* Begin *

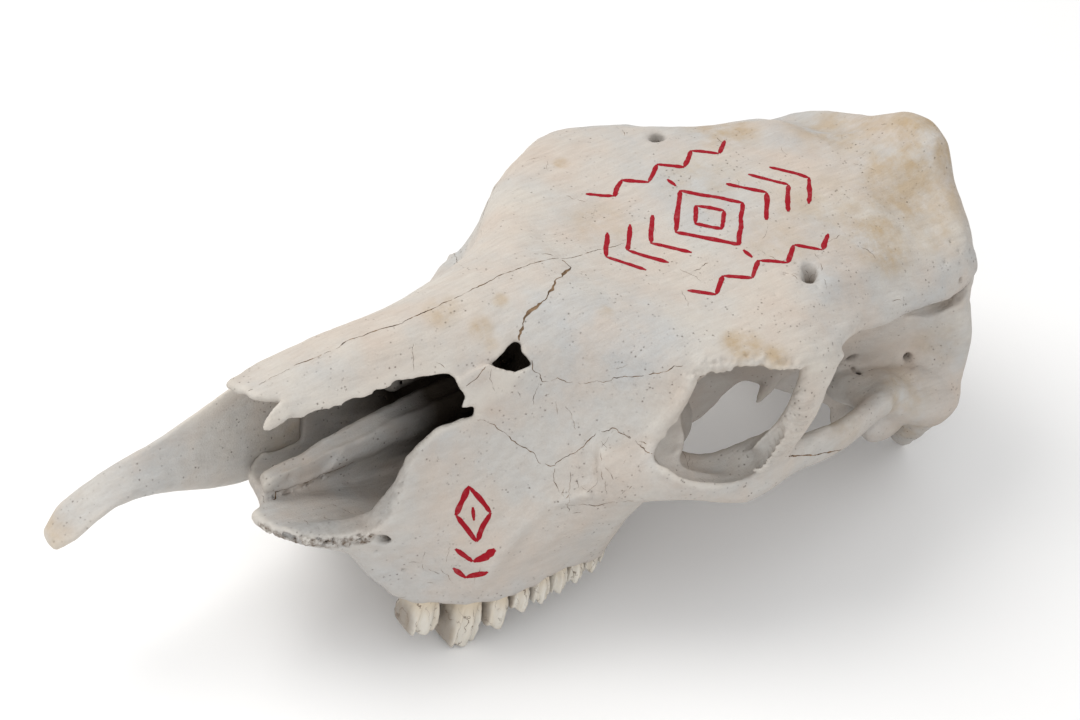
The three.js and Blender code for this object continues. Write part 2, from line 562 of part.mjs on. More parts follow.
const skull = new THREE.Group();
for (const [name, bone] of Object.entries(bones)) {
  const mesh = new THREE.Mesh(asGeometry(bone), boneMaterial(name));
  mesh.name = name;
  skull.add(mesh);
}

// Lowest point of the skull, in front of or behind a place, when it is pitched nose up.
function lowest(pitch, keeps) {
  const [c, s] = [Math.cos(pitch), Math.sin(pitch)];
  let low = Infinity;
  for (const mesh of skull.children) {
    const p = mesh.geometry.attributes.position;
    for (let i = 0; i < p.count; i++) {
      if (keeps(p.getY(i))) low = Math.min(low, c * p.getZ(i) - s * p.getY(i));
    }
  }
  return low;
}

// At rest the teeth and the rear processes touch the floor together
function restPitch() {
  let [flat, steep] = [0, 0.5];
  for (let i = 0; i < 40; i++) {
    const pitch = (flat + steep) / 2;
    const nosed = lowest(pitch, (y) => y < -200);
    const heeled = lowest(pitch, (y) => y > -60);
    if (nosed < heeled) flat = pitch;
    else steep = pitch;
  }
  return (flat + steep) / 2;
}

// The skull laid down: lowest point on the floor, box centred over the origin
skull.rotation.x = -restPitch();
const part = new THREE.Group();
part.add(skull);
part.updateMatrixWorld(true);
const box = new THREE.Box3().setFromObject(part, true);
skull.position.set(-(box.min.x + box.max.x) / 2, -(box.min.y + box.max.y) / 2, -box.min.z);
export default part;
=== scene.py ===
"""The weathered cranium of a hornless cow, as a still museum model.

The solid bones of the frame are merged into one distance field, smoothed, and carved like clay with
crests, broken edges and holes. The teeth, the cracks and the paint are set on that. Sizes are
millimetres in the head's own frame: +X is the animal's left, -Y points out of the nose and z = 0 is
near the chewing surface. Objects are made in metres in the frame of the solids, where the skull lies
on the floor.
"""
import math

import bpy
import numpy as np
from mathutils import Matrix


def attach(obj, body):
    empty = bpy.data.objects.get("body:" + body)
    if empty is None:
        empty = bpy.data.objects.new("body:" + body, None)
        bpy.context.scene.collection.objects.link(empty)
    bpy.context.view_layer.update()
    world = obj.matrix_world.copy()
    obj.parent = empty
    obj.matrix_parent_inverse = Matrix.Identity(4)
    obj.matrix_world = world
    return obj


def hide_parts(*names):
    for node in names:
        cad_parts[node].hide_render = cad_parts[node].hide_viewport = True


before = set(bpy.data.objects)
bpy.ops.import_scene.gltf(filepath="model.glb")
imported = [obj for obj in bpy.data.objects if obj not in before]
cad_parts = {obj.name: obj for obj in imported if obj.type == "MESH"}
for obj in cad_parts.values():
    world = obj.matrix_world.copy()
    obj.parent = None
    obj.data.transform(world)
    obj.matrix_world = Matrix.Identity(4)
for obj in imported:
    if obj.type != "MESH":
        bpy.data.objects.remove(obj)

import openvdb
from bpy.props import FloatProperty, FloatVectorProperty, IntProperty, PointerProperty
from mathutils import Matrix, Vector
from mathutils.bvhtree import BVHTree

bl_info = {
    "name": "Cow Skull",
    "version": (1, 0, 0),
    "blender": (4, 5, 0),
    "location": "3D View > Sidebar > Skull",
    "description": "Weathered cow cranium with its teeth, cracks and painted ornament",
    "category": "Add Mesh",
}

# How the head lies in the frame of the solids
HEAD_PITCH = math.radians(7.29337)
HEAD_SHIFT = np.array([0.0, 239.149, -23.201])

# The viewpoint, in the head's frame
EYE_AT = (886.3, -1081.3, 970.8)
EYE_BACK = (0.5919, -0.5588, 0.5808)
EYE_RIGHT = (0.5624, 0.8026, 0.199)
EYE_UP = (-0.5774, 0.2088, 0.7893)
LENS_MM = 98.38

SIDES = (("left", 1), ("right", -1))


def to_frame(points):
    """Head frame in millimetres to the frame of the solids in metres."""
    p = np.asarray(points, float)
    c, s = math.cos(HEAD_PITCH), math.sin(HEAD_PITCH)
    laid = np.stack([p[..., 0], c * p[..., 1] + s * p[..., 2], -s * p[..., 1] + c * p[..., 2]], -1)
    return (laid + HEAD_SHIFT) / 1000


def to_head(points):
    """Frame of the solids in metres to the head frame in millimetres."""
    p = np.asarray(points, float) * 1000 - HEAD_SHIFT
    c, s = math.cos(HEAD_PITCH), math.sin(HEAD_PITCH)
    return np.stack([p[..., 0], c * p[..., 1] - s * p[..., 2], s * p[..., 1] + c * p[..., 2]], -1)


# Numbers


def curve(pairs):
    """Piecewise linear curve through (place, value) pairs."""
    places, values = zip(*pairs)
    return lambda at: np.interp(at, places, values)


def step01(value, low, high):
    """0 below low, 1 above high, smooth between."""
    t = np.clip((value - low) / (high - low), 0, 1)
    return t * t * (3 - 2 * t)


# Large primes that scramble a cell's place and a seed into one number
SCRAMBLE = (73856093, 19349663, 83492791, 9176213)
SCRAMBLE_AGAIN = 1274126177


def noise(points, size, seed=0):
    """Smooth noise from -1 to 1 at an array of points, with features of about the given size."""
    p = np.asarray(points, np.float32) / size
    cell = np.floor(p)
    t = p - cell
    t = t * t * (3 - 2 * t)
    cell = cell.astype(np.int64)
    low = cell.reshape(-1, 3).min(0)
    shape = cell.reshape(-1, 3).max(0) - low + 2
    x, y, z = np.ogrid[tuple(slice(int(a), int(a + n)) for a, n in zip(low, shape))]
    key = sum(part * prime for part, prime in zip((x, y, z, seed), SCRAMBLE))
    key = (key ^ key >> 13) * SCRAMBLE_AGAIN
    lattice = (((key ^ key >> 16) & 0xFFFF) / 32767.5 - 1).astype(np.float32).ravel()
    cell -= low
    at = (cell[..., 0] * shape[1] + cell[..., 1]) * shape[2] + cell[..., 2]
    total = 0
    for i in (0, 1):
        for j in (0, 1):
            share = (t[..., 0] if i else 1 - t[..., 0]) * (t[..., 1] if j else 1 - t[..., 1])
            row = at + (i * shape[1] + j) * shape[2]
            total = total + share * (lattice[row] * (1 - t[..., 2]) + lattice[row + 1] * t[..., 2])
    return total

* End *

Start with the line that contains "the floor together" and end with the line that contains "obj.matrix_world = world"; give those lines again exactly, and no others.

• **RESPONSE**
// At rest the teeth and the rear processes touch the floor together
function restPitch() {
  let [flat, steep] = [0, 0.5];
  for (let i = 0; i < 40; i++) {
    const pitch = (flat + steep) / 2;
    const nosed = lowest(pitch, (y) => y < -200);
    const heeled = lowest(pitch, (y) => y > -60);
    if (nosed < heeled) flat = pitch;
    else steep = pitch;
  }
  return (flat + steep) / 2;
}

// The skull laid down: lowest point on the floor, box centred over the origin
skull.rotation.x = -restPitch();
const part = new THREE.Group();
part.add(skull);
part.updateMatrixWorld(true);
const box = new THREE.Box3().setFromObject(part, true);
skull.position.set(-(box.min.x + box.max.x) / 2, -(box.min.y + box.max.y) / 2, -box.min.z);
export default part;
=== scene.py ===
"""The weathered cranium of a hornless cow, as a still museum model.

The solid bones of the frame are merged into one distance field, smoothed, and carved like clay with
crests, broken edges and holes. The teeth, the cracks and the paint are set on that. Sizes are
millimetres in the head's own frame: +X is the animal's left, -Y points out of the nose and z = 0 is
near the chewing surface. Objects are made in metres in the frame of the solids, where the skull lies
on the floor.
"""
import math

import bpy
import numpy as np
from mathutils import Matrix


def attach(obj, body):
    empty = bpy.data.objects.get("body:" + body)
    if empty is None:
        empty = bpy.data.objects.new("body:" + body, None)
        bpy.context.scene.collection.objects.link(empty)
    bpy.context.view_layer.update()
    world = obj.matrix_world.copy()
    obj.parent = empty
    obj.matrix_parent_inverse = Matrix.Identity(4)
    obj.matrix_world = world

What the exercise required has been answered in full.